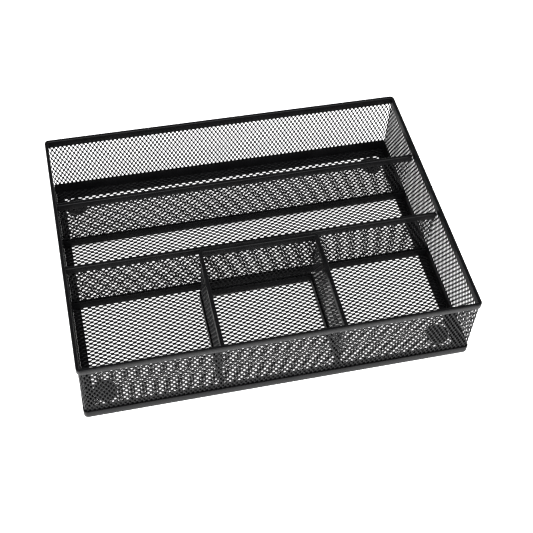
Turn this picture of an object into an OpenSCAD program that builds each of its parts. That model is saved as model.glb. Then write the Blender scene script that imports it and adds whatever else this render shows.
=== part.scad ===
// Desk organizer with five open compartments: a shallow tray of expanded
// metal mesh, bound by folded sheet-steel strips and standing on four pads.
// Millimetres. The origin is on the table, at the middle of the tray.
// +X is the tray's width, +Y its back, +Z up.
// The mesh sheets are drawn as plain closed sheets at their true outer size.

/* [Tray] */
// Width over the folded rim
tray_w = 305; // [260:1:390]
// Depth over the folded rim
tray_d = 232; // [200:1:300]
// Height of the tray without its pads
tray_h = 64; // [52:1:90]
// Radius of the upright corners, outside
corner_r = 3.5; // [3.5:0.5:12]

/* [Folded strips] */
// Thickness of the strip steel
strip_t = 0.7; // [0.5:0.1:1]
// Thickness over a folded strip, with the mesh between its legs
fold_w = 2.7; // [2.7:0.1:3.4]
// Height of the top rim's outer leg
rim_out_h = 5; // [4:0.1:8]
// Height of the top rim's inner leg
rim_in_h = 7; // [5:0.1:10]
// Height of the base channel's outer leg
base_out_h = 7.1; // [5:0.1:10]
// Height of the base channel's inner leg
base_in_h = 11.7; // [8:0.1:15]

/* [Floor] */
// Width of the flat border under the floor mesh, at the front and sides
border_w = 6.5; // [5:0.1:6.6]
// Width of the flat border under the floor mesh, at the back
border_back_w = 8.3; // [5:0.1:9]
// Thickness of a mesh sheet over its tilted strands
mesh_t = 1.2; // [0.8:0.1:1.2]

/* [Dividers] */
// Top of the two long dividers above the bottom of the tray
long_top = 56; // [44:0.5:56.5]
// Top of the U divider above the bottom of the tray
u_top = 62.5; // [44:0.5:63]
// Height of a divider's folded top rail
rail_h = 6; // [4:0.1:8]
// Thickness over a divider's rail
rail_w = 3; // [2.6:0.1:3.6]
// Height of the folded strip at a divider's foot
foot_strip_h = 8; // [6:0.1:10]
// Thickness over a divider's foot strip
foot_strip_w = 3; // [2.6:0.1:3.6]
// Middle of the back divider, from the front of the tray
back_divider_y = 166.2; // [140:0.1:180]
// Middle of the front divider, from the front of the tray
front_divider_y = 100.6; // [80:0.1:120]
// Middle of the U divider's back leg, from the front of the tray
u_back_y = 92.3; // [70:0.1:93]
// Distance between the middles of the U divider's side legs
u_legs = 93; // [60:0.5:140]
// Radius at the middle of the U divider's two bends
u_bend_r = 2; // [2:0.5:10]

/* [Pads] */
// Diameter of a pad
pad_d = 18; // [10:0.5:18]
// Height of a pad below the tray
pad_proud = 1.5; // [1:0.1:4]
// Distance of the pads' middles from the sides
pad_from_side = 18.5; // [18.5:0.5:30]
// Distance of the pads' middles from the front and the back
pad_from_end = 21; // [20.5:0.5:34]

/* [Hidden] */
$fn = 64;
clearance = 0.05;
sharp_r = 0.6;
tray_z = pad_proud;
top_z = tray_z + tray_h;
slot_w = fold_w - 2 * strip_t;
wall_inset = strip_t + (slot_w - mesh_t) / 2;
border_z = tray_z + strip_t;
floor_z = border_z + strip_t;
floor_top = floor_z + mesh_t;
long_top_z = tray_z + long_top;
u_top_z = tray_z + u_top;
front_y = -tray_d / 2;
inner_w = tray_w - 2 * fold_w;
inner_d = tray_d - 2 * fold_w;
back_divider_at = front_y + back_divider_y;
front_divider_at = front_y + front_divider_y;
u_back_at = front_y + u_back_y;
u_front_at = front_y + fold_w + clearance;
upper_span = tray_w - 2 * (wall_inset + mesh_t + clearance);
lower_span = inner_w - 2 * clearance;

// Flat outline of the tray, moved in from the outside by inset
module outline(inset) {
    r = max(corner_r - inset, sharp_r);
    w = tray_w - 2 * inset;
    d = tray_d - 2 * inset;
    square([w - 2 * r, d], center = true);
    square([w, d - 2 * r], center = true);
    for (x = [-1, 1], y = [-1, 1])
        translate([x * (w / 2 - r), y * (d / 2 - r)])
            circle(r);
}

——

■ **Exercise**
Quote the listing in full, please, keeping every line exact.

■ **Result for this exercise**
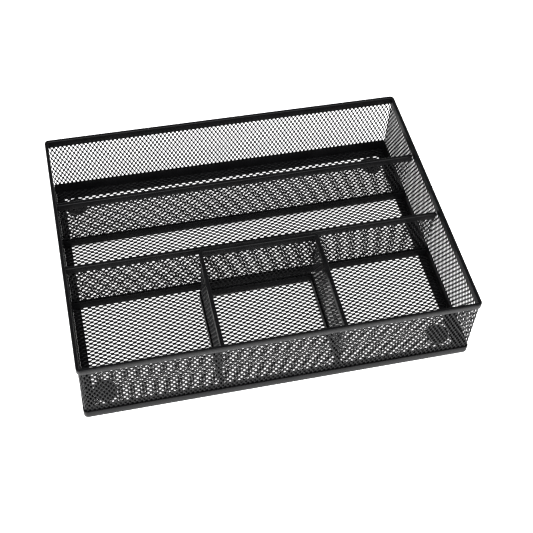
Turn this picture of an object into an OpenSCAD program that builds each of its parts. That model is saved as model.glb. Then write the Blender scene script that imports it and adds whatever else this render shows.
=== part.scad ===
// Desk organizer with five open compartments: a shallow tray of expanded
// metal mesh, bound by folded sheet-steel strips and standing on four pads.
// Millimetres. The origin is on the table, at the middle of the tray.
// +X is the tray's width, +Y its back, +Z up.
// The mesh sheets are drawn as plain closed sheets at their true outer size.

/* [Tray] */
// Width over the folded rim
tray_w = 305; // [260:1:390]
// Depth over the folded rim
tray_d = 232; // [200:1:300]
// Height of the tray without its pads
tray_h = 64; // [52:1:90]
// Radius of the upright corners, outside
corner_r = 3.5; // [3.5:0.5:12]

/* [Folded strips] */
// Thickness of the strip steel
strip_t = 0.7; // [0.5:0.1:1]
// Thickness over a folded strip, with the mesh between its legs
fold_w = 2.7; // [2.7:0.1:3.4]
// Height of the top rim's outer leg
rim_out_h = 5; // [4:0.1:8]
// Height of the top rim's inner leg
rim_in_h = 7; // [5:0.1:10]
// Height of the base channel's outer leg
base_out_h = 7.1; // [5:0.1:10]
// Height of the base channel's inner leg
base_in_h = 11.7; // [8:0.1:15]

/* [Floor] */
// Width of the flat border under the floor mesh, at the front and sides
border_w = 6.5; // [5:0.1:6.6]
// Width of the flat border under the floor mesh, at the back
border_back_w = 8.3; // [5:0.1:9]
// Thickness of a mesh sheet over its tilted strands
mesh_t = 1.2; // [0.8:0.1:1.2]

/* [Dividers] */
// Top of the two long dividers above the bottom of the tray
long_top = 56; // [44:0.5:56.5]
// Top of the U divider above the bottom of the tray
u_top = 62.5; // [44:0.5:63]
// Height of a divider's folded top rail
rail_h = 6; // [4:0.1:8]
// Thickness over a divider's rail
rail_w = 3; // [2.6:0.1:3.6]
// Height of the folded strip at a divider's foot
foot_strip_h = 8; // [6:0.1:10]
// Thickness over a divider's foot strip
foot_strip_w = 3; // [2.6:0.1:3.6]
// Middle of the back divider, from the front of the tray
back_divider_y = 166.2; // [140:0.1:180]
// Middle of the front divider, from the front of the tray
front_divider_y = 100.6; // [80:0.1:120]
// Middle of the U divider's back leg, from the front of the tray
u_back_y = 92.3; // [70:0.1:93]
// Distance between the middles of the U divider's side legs
u_legs = 93; // [60:0.5:140]
// Radius at the middle of the U divider's two bends
u_bend_r = 2; // [2:0.5:10]

/* [Pads] */
// Diameter of a pad
pad_d = 18; // [10:0.5:18]
// Height of a pad below the tray
pad_proud = 1.5; // [1:0.1:4]
// Distance of the pads' middles from the sides
pad_from_side = 18.5; // [18.5:0.5:30]
// Distance of the pads' middles from the front and the back
pad_from_end = 21; // [20.5:0.5:34]

/* [Hidden] */
$fn = 64;
clearance = 0.05;
sharp_r = 0.6;
tray_z = pad_proud;
top_z = tray_z + tray_h;
slot_w = fold_w - 2 * strip_t;
wall_inset = strip_t + (slot_w - mesh_t) / 2;
border_z = tray_z + strip_t;
floor_z = border_z + strip_t;
floor_top = floor_z + mesh_t;
long_top_z = tray_z + long_top;
u_top_z = tray_z + u_top;
front_y = -tray_d / 2;
inner_w = tray_w - 2 * fold_w;
inner_d = tray_d - 2 * fold_w;
back_divider_at = front_y + back_divider_y;
front_divider_at = front_y + front_divider_y;
u_back_at = front_y + u_back_y;
u_front_at = front_y + fold_w + clearance;
upper_span = tray_w - 2 * (wall_inset + mesh_t + clearance);
lower_span = inner_w - 2 * clearance;

// Flat outline of the tray, moved in from the outside by inset
module outline(inset) {
    r = max(corner_r - inset, sharp_r);
    w = tray_w - 2 * inset;
    d = tray_d - 2 * inset;
    square([w - 2 * r, d], center = true);
    square([w, d - 2 * r], center = true);
    for (x = [-1, 1], y = [-1, 1])
        translate([x * (w / 2 - r), y * (d / 2 - r)])
            circle(r);
}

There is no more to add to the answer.